PROVIDED MATERIAL:

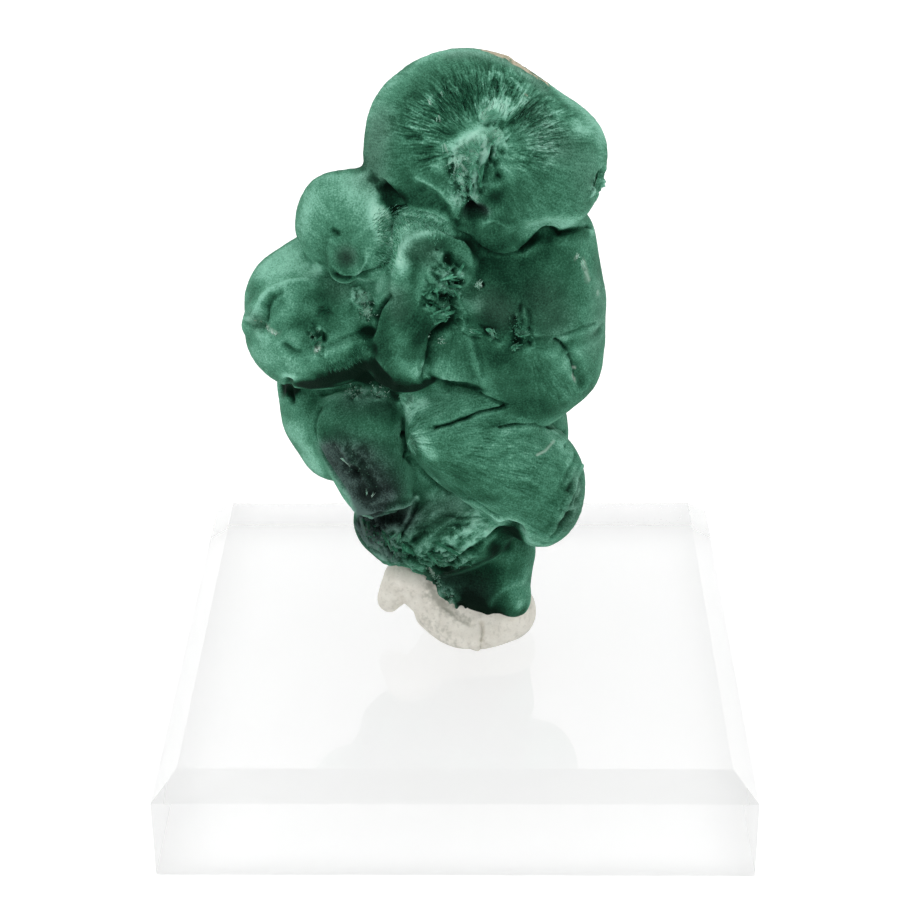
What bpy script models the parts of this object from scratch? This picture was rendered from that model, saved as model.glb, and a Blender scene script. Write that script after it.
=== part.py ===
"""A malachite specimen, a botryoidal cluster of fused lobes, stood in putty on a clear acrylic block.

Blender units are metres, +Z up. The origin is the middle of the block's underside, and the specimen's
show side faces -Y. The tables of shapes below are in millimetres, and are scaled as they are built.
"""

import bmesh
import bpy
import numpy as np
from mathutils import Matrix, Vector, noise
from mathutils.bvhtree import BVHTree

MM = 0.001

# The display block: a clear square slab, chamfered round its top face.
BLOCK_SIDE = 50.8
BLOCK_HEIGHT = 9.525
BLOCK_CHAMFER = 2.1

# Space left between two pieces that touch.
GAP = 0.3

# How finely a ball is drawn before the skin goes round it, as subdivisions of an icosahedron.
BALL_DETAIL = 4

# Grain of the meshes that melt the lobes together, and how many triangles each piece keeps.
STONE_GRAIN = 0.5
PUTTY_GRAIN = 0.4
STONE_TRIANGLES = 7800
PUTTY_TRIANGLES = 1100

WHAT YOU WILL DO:
From the preceding material, extract every line exactly.

EXERCISE OUTPUT:
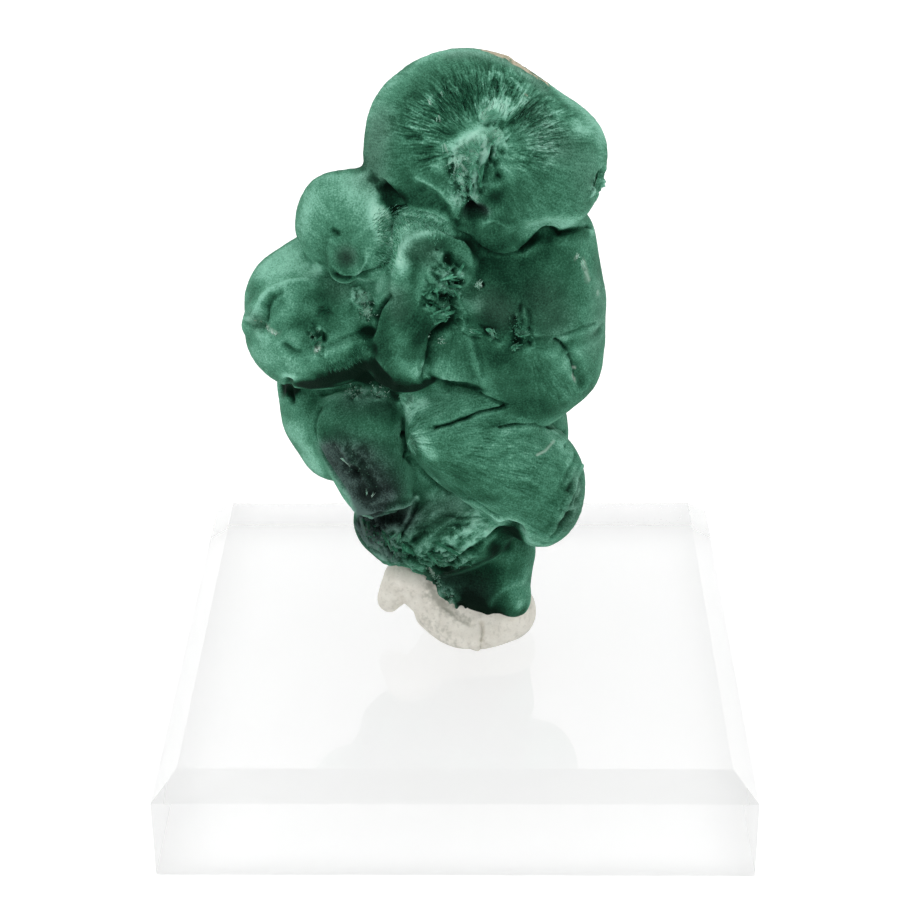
What bpy script models the parts of this object from scratch? This picture was rendered from that model, saved as model.glb, and a Blender scene script. Write that script after it.
=== part.py ===
"""A malachite specimen, a botryoidal cluster of fused lobes, stood in putty on a clear acrylic block.

Blender units are metres, +Z up. The origin is the middle of the block's underside, and the specimen's
show side faces -Y. The tables of shapes below are in millimetres, and are scaled as they are built.
"""

import bmesh
import bpy
import numpy as np
from mathutils import Matrix, Vector, noise
from mathutils.bvhtree import BVHTree

MM = 0.001

# The display block: a clear square slab, chamfered round its top face.
BLOCK_SIDE = 50.8
BLOCK_HEIGHT = 9.525
BLOCK_CHAMFER = 2.1

# Space left between two pieces that touch.
GAP = 0.3

# How finely a ball is drawn before the skin goes round it, as subdivisions of an icosahedron.
BALL_DETAIL = 4

# Grain of the meshes that melt the lobes together, and how many triangles each piece keeps.
STONE_GRAIN = 0.5
PUTTY_GRAIN = 0.4
STONE_TRIANGLES = 7800
PUTTY_TRIANGLES = 1100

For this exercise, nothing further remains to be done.